### EXERCISE REQUIREMENTS
Each line of the material below that holds the word "from" needs to be copied.

***** SOURCE DATA *****

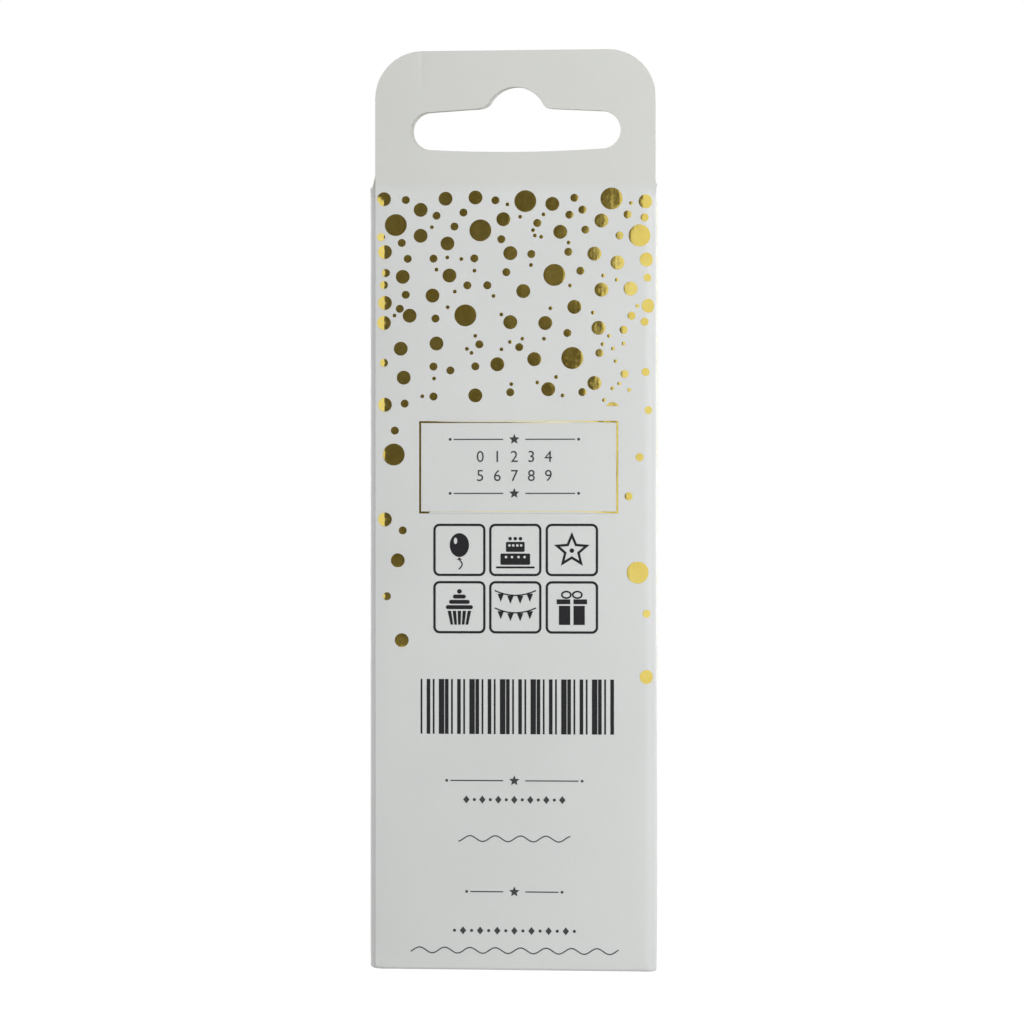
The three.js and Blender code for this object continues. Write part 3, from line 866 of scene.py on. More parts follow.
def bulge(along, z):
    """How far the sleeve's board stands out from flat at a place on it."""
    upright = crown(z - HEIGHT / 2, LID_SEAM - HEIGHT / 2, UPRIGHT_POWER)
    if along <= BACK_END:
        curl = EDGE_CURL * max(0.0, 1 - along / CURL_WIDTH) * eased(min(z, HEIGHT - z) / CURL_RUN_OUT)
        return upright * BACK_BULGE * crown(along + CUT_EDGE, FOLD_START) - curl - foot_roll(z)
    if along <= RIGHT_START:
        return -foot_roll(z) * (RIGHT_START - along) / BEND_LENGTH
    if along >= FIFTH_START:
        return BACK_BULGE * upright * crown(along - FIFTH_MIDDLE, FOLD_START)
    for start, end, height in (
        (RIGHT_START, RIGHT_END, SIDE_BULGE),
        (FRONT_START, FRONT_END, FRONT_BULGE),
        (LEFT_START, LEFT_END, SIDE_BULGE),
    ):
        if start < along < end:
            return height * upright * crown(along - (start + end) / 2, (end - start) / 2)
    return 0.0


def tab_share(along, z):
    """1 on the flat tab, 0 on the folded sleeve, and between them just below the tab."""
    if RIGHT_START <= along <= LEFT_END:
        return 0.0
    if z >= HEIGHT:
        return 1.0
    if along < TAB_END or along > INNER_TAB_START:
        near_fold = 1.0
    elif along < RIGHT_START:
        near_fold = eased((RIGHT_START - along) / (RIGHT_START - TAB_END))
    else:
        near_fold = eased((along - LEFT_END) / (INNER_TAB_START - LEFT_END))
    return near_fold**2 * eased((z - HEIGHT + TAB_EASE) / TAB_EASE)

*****

### RESULT OF THIS EXERCISE
The three.js and Blender code for this object continues. Write part 3, from line 866 of scene.py on. More parts follow.
    """How far the sleeve's board stands out from flat at a place on it."""